Album: Kitty Wells Dresses: Songs of the Queen of Country Music

Label: Diesel Only

Review date: May. 17, 2011


Laura Cantrell - "Kitty Wells Dresses" (Kitty Wells Dresses: Songs of the Queen of Country Music)


In the Rock Snob’s Dictionary, Laura Cantrell is one of two “attractive, slightly wind-chapped young women” who appear in the entry for “Americana” with a cross-reference to “Alt.Country.” Literally. I am not making this up. Tift Merritt is surely Cantrell’s closest competition, but both singers are part of a female neo-traditional country coterie that encompasses other talented singer-songwriters such as Megan Reilly and Neko Case. Of the artists in this distinguished group, Cantrell can arguably lay claim to the most compelling and also traditional oeuvre. Having honed her sense of country music history through the plum summer job of tour guide at the Country Music Hall of Fame, Cantrell has infused that ethos into a series of excellent full-length recordings since the turn of the century.

With Kitty Wells Dresses: Songs of the Queen of Country Music, Cantrell puts her tradition front and center. A country legend whose career tracked the apex of the honky tonk style and its transition into the “countrypolitan” Nashville sound, Kitty Wells is best known for her recording of “It Wasn’t God Who Made Honky Tonk Angels,” a feminist rejoinder to Hank Thompson’s “The Wild Side of Life.” Cantrell’s choice of Wells for a covers album — which stemmed from an invitation from the Country Music Hall of Fame to organize a musical program for a Kitty Wells exhibit — was fortuitous and inspired.
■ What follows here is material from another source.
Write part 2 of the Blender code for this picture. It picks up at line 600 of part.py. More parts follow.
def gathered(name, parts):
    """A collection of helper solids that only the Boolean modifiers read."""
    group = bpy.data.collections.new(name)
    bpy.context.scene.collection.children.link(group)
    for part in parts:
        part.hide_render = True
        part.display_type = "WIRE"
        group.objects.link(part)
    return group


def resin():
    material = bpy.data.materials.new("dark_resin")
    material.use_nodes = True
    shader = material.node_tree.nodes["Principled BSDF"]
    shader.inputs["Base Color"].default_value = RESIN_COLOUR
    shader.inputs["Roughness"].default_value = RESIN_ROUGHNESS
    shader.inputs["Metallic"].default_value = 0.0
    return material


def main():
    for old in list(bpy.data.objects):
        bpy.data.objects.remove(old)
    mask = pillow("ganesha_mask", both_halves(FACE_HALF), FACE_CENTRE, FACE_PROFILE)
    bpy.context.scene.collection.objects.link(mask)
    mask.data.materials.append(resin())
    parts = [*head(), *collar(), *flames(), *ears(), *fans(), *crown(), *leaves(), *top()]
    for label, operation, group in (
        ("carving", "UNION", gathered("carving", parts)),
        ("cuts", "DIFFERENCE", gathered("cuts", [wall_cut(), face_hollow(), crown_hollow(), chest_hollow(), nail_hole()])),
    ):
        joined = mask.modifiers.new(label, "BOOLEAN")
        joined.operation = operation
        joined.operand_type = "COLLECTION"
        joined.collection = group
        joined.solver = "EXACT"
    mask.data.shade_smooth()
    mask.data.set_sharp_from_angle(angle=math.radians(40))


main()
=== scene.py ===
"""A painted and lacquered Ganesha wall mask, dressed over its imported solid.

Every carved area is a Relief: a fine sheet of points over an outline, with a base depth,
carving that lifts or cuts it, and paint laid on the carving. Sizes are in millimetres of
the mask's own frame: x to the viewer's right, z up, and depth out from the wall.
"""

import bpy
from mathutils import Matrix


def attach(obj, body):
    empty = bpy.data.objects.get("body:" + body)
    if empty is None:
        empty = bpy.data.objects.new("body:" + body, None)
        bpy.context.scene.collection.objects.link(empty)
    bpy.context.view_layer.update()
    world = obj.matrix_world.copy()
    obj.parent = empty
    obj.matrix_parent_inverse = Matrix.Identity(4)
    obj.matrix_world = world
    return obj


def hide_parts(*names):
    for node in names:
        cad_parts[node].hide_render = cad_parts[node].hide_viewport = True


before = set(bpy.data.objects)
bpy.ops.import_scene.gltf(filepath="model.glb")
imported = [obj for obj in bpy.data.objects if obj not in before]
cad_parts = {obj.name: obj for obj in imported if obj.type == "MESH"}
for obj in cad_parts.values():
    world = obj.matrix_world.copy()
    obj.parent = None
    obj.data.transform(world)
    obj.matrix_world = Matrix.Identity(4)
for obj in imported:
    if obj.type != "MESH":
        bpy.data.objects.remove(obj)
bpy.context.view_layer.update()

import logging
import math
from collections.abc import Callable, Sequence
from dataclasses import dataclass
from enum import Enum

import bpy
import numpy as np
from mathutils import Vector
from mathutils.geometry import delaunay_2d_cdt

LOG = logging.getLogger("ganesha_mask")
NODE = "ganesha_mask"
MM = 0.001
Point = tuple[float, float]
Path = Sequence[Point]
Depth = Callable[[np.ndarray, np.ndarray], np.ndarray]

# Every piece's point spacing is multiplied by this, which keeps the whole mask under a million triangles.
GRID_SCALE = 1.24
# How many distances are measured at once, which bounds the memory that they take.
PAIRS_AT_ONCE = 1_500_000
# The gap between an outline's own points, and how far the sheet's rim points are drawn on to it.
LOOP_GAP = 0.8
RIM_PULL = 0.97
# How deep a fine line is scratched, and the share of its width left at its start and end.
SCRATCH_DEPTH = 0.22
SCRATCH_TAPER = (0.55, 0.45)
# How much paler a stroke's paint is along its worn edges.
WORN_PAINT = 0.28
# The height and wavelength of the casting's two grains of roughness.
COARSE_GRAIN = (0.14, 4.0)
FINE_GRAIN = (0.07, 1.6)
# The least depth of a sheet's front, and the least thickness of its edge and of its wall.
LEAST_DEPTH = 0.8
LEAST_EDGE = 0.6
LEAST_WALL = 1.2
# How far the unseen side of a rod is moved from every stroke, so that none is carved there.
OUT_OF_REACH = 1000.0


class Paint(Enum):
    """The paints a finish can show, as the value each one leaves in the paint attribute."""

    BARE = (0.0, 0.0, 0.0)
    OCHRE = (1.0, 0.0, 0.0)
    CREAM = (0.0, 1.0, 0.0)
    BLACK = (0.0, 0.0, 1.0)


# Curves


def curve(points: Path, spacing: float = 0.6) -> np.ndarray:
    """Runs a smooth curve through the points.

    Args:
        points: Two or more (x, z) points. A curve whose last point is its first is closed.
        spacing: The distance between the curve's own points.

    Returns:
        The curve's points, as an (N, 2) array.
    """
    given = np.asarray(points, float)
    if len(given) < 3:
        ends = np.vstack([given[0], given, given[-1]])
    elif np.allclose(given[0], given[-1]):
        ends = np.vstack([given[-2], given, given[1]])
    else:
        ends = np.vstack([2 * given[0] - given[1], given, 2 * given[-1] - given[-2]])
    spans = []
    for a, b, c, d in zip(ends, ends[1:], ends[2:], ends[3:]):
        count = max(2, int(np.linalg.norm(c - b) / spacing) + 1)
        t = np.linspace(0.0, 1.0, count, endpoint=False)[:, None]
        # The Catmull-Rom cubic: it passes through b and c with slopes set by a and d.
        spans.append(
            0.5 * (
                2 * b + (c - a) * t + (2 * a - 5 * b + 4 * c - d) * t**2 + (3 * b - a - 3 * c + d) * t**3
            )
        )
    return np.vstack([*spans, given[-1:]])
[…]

With a straight vocal delivery and nostalgic but restrained instrumentation, Cantrell positions herself midway between the nasal tenor and stringed cries of Wells’s recordings and the silky studio sheen and orchestral sweep of Emmylou Harris’s. Cantrell does not reach the emotional heights of those singers at their best, but neither does she lapse into their occasionally cloying affectations.

Aside from Cantrell’s original title track — the slightly more modern aesthetic of which only reinforces the basic continuity between Wells and Cantrell — the set list of Kitty Wells Dresses draws together fairly well-known compositions such as “It Wasn’t God Who Made Honky Tonk Angels,” “Making Believe” (also memorably recorded by Emmylou Harris), “I Gave My Wedding Dress Away,” and “I Can’t Tell My Heart” (also performed by Hank Williams, among others). However, the more obscure numbers such as “I Don’t Claim to Be an Angel” and “Poison in Your Heart” are also endearing and delivered with unfailing class. Cantrell’s ace studio hands fill out each track’s stately gallop with a wealth of gentle sighs from fiddles and pedal steel guitars.

Impeccably tasteful, Kitty Wells Dresses is no mere museum piece. It deserves to rest in an enthusiast’s country collection somewhere among, say, Buck Owens Sings Harlan Howard and Del Shannon Sings Hank Williams. On balance, Cantrell’s reverent restraint is more appealing than the sort of adventurous but uneven approach to the contemporary cover of classic country exemplified by Dwight Meets Buck, and its trip from Bakersfield to the arena. Still, Kitty Wells Dresses doesn’t have quite the understated emotional resonance of Cantrell’s best, more pop-inflected recordings, which include renditions of obscure gems by people Cantrell has worked with or just admired — among them “Two Seconds,” “Not the Trembling Kind,” “Little Bit of You,” “14th Street,” even “Love Vigilantes.” Cantrell’s most recent covers album wets one’s appetite for new renditions of a more contemporary kind.